Effects of viscosity and bottom friction on recirculating flows

Abstract

A recent set of coastal experiments (Pattiaratchi et al., 1987), found that the horizontal eddy Reynolds number did not adequately describe the wakes found in the lee of coastal islands. Other flow parameters formulated on bottom friction were found to be much better at describing these wakes. In this paper it is suggested that these findings are caused by the extraction of energy from the flow due to bottom friction, which is the net result of the vertical viscous transfer of momentum through the water column to the seabed. This is in contrast to the horizontal viscous transfer of momentum which results in negligible energy loss to the coast, because of the far larger horizontal scales.

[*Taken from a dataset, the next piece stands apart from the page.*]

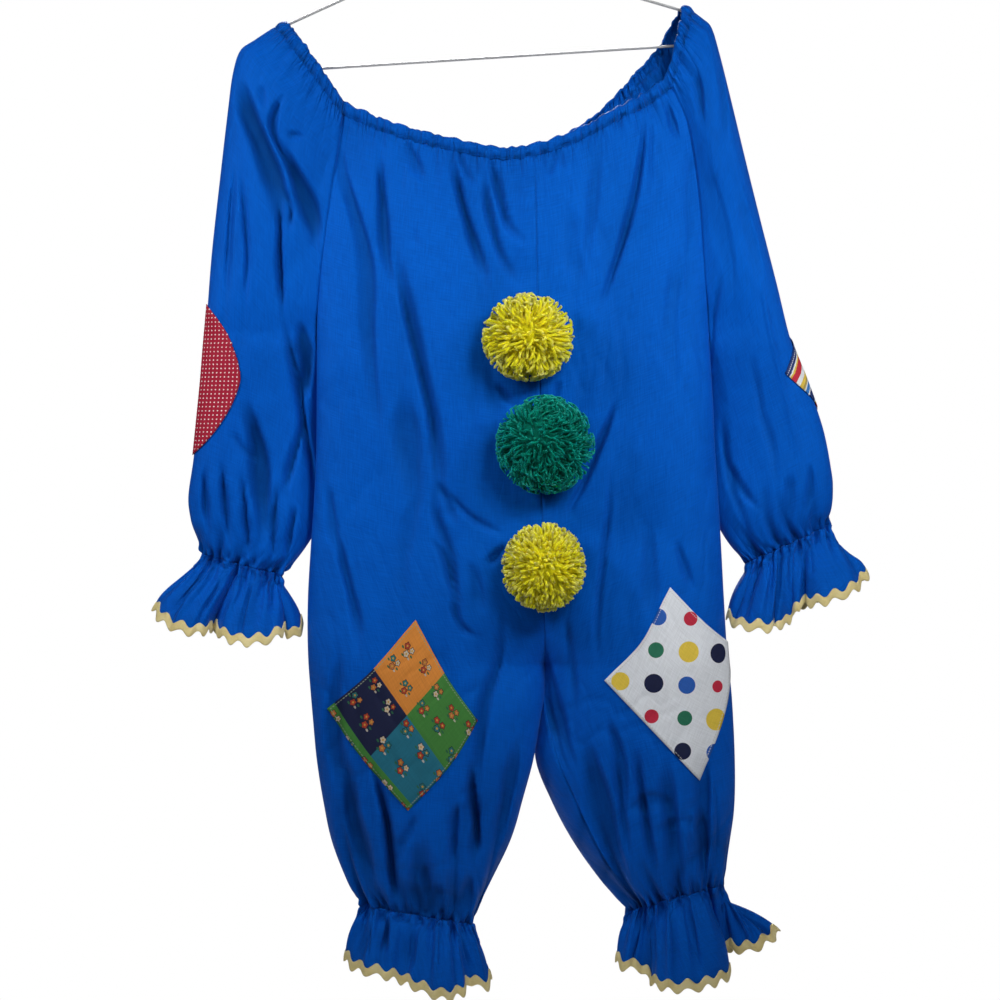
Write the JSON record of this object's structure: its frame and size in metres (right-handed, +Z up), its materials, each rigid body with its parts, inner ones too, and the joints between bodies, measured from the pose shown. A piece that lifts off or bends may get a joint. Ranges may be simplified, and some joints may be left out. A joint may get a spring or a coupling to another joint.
{
  "type": "clown jumpsuit on wire hanger",
  "caption": "Blue clown jumpsuit with gathered neck, long sleeves, frilled cuffs, yarn pompoms and patches, hanging on a wire hanger.",
  "frame": {"origin": "where the hanger's hook rests on its rod", "axes": "+X to the viewer's right, -Y out of the suit's front towards the viewer, +Z up"},
  "size_m": [0.6465, 0.1324, 1.0182],
  "materials": {
    "blue_broadcloth": "matte plain-weave cotton blend",
    "yellow_rickrack": "woven braid",
    "yellow_yarn": "brushed yarn",
    "green_yarn": "brushed yarn",
    "calico_patch": "printed calico",
    "spotted_patch": "printed cotton",
    "pin_dot_patch": "printed cotton",
    "striped_patch": "printed cotton",
    "hanger_steel": "bright painted wire"
  },
  "bodies": {
    "root": {"front_right": "blue_broadcloth", "front_left": "blue_broadcloth", "back_right": "blue_broadcloth", "back_left": "blue_broadcloth", "sleeve_right": "blue_broadcloth", "sleeve_left": "blue_broadcloth", "neck_casing": "blue_broadcloth", "wrist_ruffle_right": "blue_broadcloth", "wrist_ruffle_left": "blue_broadcloth", "ankle_ruffle_right": "blue_broadcloth", "ankle_ruffle_left": "blue_broadcloth", "wrist_trim_right": "yellow_rickrack", "wrist_trim_left": "yellow_rickrack", "ankle_trim_right": "yellow_rickrack", "ankle_trim_left": "yellow_rickrack", "pompom_top": "yellow_yarn", "pompom_middle": "green_yarn", "pompom_bottom": "yellow_yarn", "knee_patch_right": "calico_patch", "knee_patch_left": "spotted_patch", "elbow_patch_right": "pin_dot_patch", "elbow_patch_left": "striped_patch", "hanger_wire": "hanger_steel"}
  },
  "joints": []
}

It is hypothesized that this difference results in fundamentally different flow regimes and this hypothesis is investigated both analytically and numerically. Conditions for the existence of steady zones of barotropic recirculation under the influence of both horizontal viscosity and bottom friction in the wake behind a bluff body are examined analytically. It is found that such steady recirculation requires the presence of horizontal viscosity and is hindered by the loss of energy due to bottom friction. A numerical model is used to verify and quantify this analytical result for the case of two‐dimensional flow around a circular cylinder, and it is concluded that an appropriate bottom friction number, based on the ratio of scales of the nonlinear and bottom friction terms, may often govern the nature of the recirculation in the lee of coastal islands, instead of the eddy Reynolds number based on horizontal eddy viscosity, as is sometimes assumed.